The action by the group, whose activists regularly stage topless public protests to dramatise their causes, surprised scores of police who were keeping an eye on a nearby rally by pro-Tymoshenko supporters.
The pair clambered on to the roof of the prison van parked near the Kiev city centre courtroom, removed their blouses and jeered at police and the country's politicians who, they said, belonged inside the vehicle themselves.
"This vehicle is reserved for bandits ... the check-out is open," they called from on top of the vehicle before police finally climbed up and managed to carry them down.
The protest brought some light relief to the trial of Tymoshenko who is charged with abuse of office over a gas deal signed with Russia in 2009 when she was prime minister. The leadership of President Viktor Yanukovich says the deal saddled Ukraine with too high a price for its gas imports.
Femen regularly stages protests over women's rights and covers a range of causes from campaigning against sex tourism in Ukraine to the treatment of women in parts of the Middle East.

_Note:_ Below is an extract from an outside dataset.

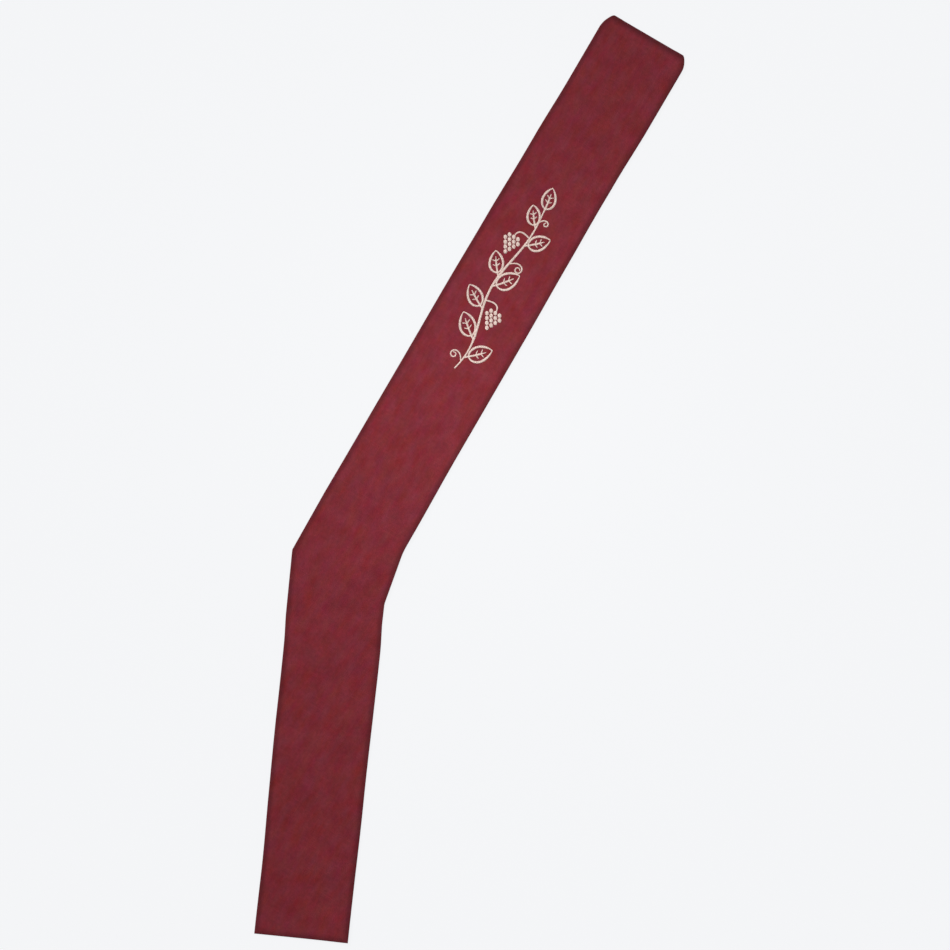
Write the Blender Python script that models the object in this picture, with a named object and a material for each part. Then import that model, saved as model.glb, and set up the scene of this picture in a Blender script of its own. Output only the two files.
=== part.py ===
"""Deacon's stole laid flat: two bands of cloth with a turn at the hip, the front one on the back one.

Metres, +Z up. The stole rests on Z = 0, with the origin under the middle of its box. The front band faces
up. +Y runs up the stole to the shoulder, and +X to the right as the front is looked at. The two bands are
joined by a seam that runs along the outside of the shoulder fold.
"""

import math
from collections import namedtuple

import bpy
from mathutils import Vector

# Lengths along the middle of the band, and the lean of its two stretches from +Y
SHOULDER_TO_HIP = 0.853
HIP_TO_HEM = 0.522
LENGTH = SHOULDER_TO_HIP + HIP_TO_HEM
DIAGONAL_LEAN = math.radians(30.3)
PENDANT_LEAN = math.radians(5.8)

# The cloth: outer cloth, interlining and turned edges together
CLOTH_THICKNESS = 0.0018
LAYER_GAP = 0.0003

# The outside of the hip turn comes to a point. Its inside turns twice: on a wide curve this far above the
# place where the straight edges would meet, and on a tighter one this far below it
UPPER_TURN_AT = 0.045
UPPER_TURN_RADIUS = 0.100
LOWER_TURN_AT = 0.033
LOWER_TURN_RADIUS = 0.030
BEND_MARGIN = 0.016

# The shoulder fold is a soft roll, measured to the middle of the cloth
FOLD_RADIUS = 0.0020
FOLD_RISE_LENGTH = 0.045

# The back band lies a little inside the front one's edges, and its hem is a little shorter
BACK_INSET = 0.0007
BACK_HEM_SHORT = 0.0020

# Fineness of the solids: rows along the stretches, and steps across a row and round its edges. BEND_STEPS
# is even, so that a row meets the outside of the turn at its point
DIAGONAL_STEPS = 36
BEND_STEPS = 20
PENDANT_STEPS = 22
FOLD_STEPS = 5
FRONT_STEPS_ACROSS = 10
BACK_STEPS_ACROSS = 2
EDGE_STEPS = 4
SMOOTH_ANGLE = math.radians(40)

# Rows at the fold's corners, and how far round the hem's edge its rows stand
CORNER_ROWS = (0.0045, 0.007, 0.010, 0.014, 0.018)
FIRST_PLAIN_ROW = 0.024
HEM_TURNS = tuple(math.radians(degrees) for degrees in (0, 35, 60, 80))

# Cut width at places along the middle, counted from the shoulder
Width = namedtuple("Width", "along width")
HIP_WIDTH = 0.1357
WIDTHS = (
    Width(along=0.000, width=0.1307),
    Width(along=0.110, width=0.1306),
    Width(along=0.235, width=0.1301),
    Width(along=0.330, width=0.1322),
    Width(along=0.450, width=0.1339),
    Width(along=0.640, width=0.1343),
    Width(along=0.785, width=0.1363),
    Width(along=SHOULDER_TO_HIP, width=HIP_WIDTH),
    Width(along=0.930, width=0.1347),
    Width(along=1.060, width=0.1342),
    Width(along=1.180, width=0.1326),
    Width(along=1.290, width=0.1307),
    Width(along=LENGTH, width=0.1310),
)

# The cloth isn't laid dead straight: how far its middle wanders to the right of the two straight lines
Drift = namedtuple("Drift", "along right")
DRIFTS = (
    Drift(along=0.000, right=+0.0006),
    Drift(along=0.110, right=+0.0005),
    Drift(along=0.200, right=-0.0011),
    Drift(along=0.300, right=-0.0016),
    Drift(along=0.620, right=-0.0009),
    Drift(along=0.770, right=+0.0000),
    Drift(along=SHOULDER_TO_HIP, right=+0.0012),
    Drift(along=0.920, right=+0.0008),
    Drift(along=0.970, right=+0.0024),
    Drift(along=1.130, right=+0.0012),
    Drift(along=1.240, right=+0.0014),
    Drift(along=LENGTH, right=+0.0002),
)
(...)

It takes up an anti-establishment position inside Ukraine and has been as critical of Tymoshenko's record as a politician in the past as it has of Yanukovich whose off-colour remarks about women have provided it with pretexts for protests.
Explaining Tuesday's action by Inna Shevchenko, 21, and Oksana Sachko, 23, Femen said it was against "the dirty in-fighting between two criminal gangs being presented to the people as a struggle between good and evil."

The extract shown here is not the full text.